Najpierw podbiła świat muzyki. Wkroczyła do show-biznesu, wygrywając konkurs piosenki w małym klubie na Manhattanie. Tak dostała się na Broadway i zagrała w musicalu „I Can Gei It For You Wholesale” (1962). Sukces produkcji sprawił, że producenci z wytwórni Columbia Records zaproponowali zaledwie 20-letniej dziewczynie profesjonalny kontrakt. Rok później wydali jej pierwszy album, który został najlepiej sprzedającą się płytą nagraną przez kobietę. Streisand otrzymała za niego także dwie statuetki Grammy — w tym za album roku. Była wówczas najmłodszą piosenkarką, której udało się wygrać w tej kategorii.
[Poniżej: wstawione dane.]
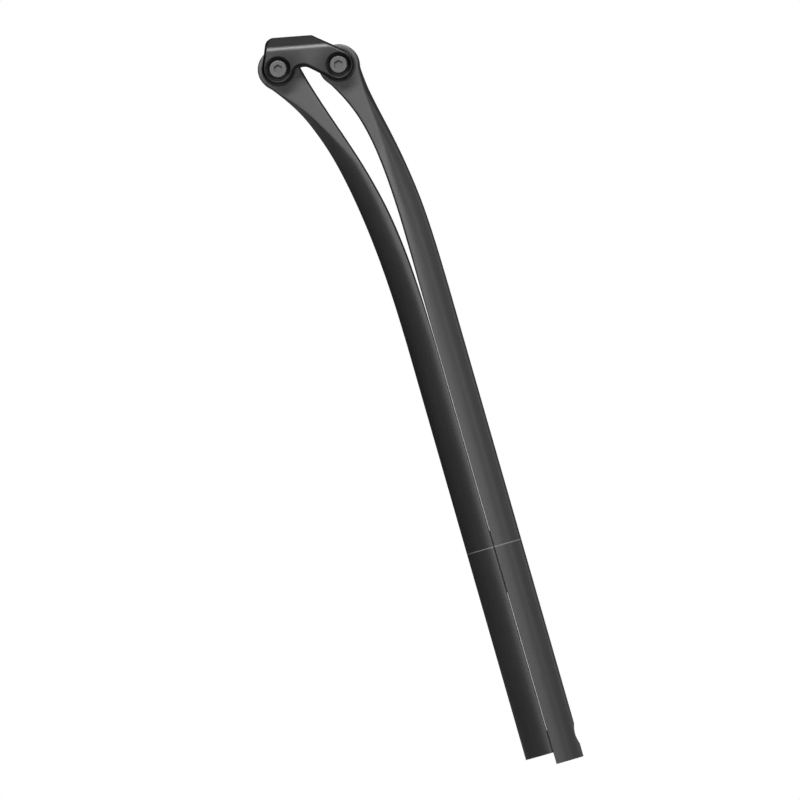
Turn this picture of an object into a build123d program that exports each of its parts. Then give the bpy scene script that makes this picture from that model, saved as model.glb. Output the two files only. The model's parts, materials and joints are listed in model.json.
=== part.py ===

Potem przyszedł czas na telewizję. Popularność Streisand rosła, więc podpisała 10-letni kontrakt ze stacją CBS. Show „My name is Barbra” zdobył pięć nagród Emmy. Jednak na tym nie kończyły się ambicje artystki.
W 1964 roku kompozytorzy Jule Styne i Bob Merrill napisali specjalnie dla niej główną rolę w broadwayowskim musicalu „Zabawna dziewczyna”. Była to quasi-biograficzna opowieść o Funny Brice, żydowskiej dziewczynie, która na początku XX wieku zrobiła zawrotną karierę w rewii, kinie, teatrze i radiu. Wcielając się w bohaterkę, Streisand mogła przejrzeć się w jej losach. Obie przypominały brzydkie kaczątka, a jednak komediową werwą, wspaniałą interpretacją piosenek i temperamentem zniewalały publiczność. Nic zatem dziwnego, że „Zabawna dziewczyna” doczekała się w 1968 roku filmowej adaptacji.
Kinowy debiut Barbry Streisand był oczywiście oszałamiający. Jego zwieńczeniem okazał się Oscar za najlepszą rolę kobiecą przyznany ex aequo: jej i Katherine Hepburn (za „Lwa w zimie”).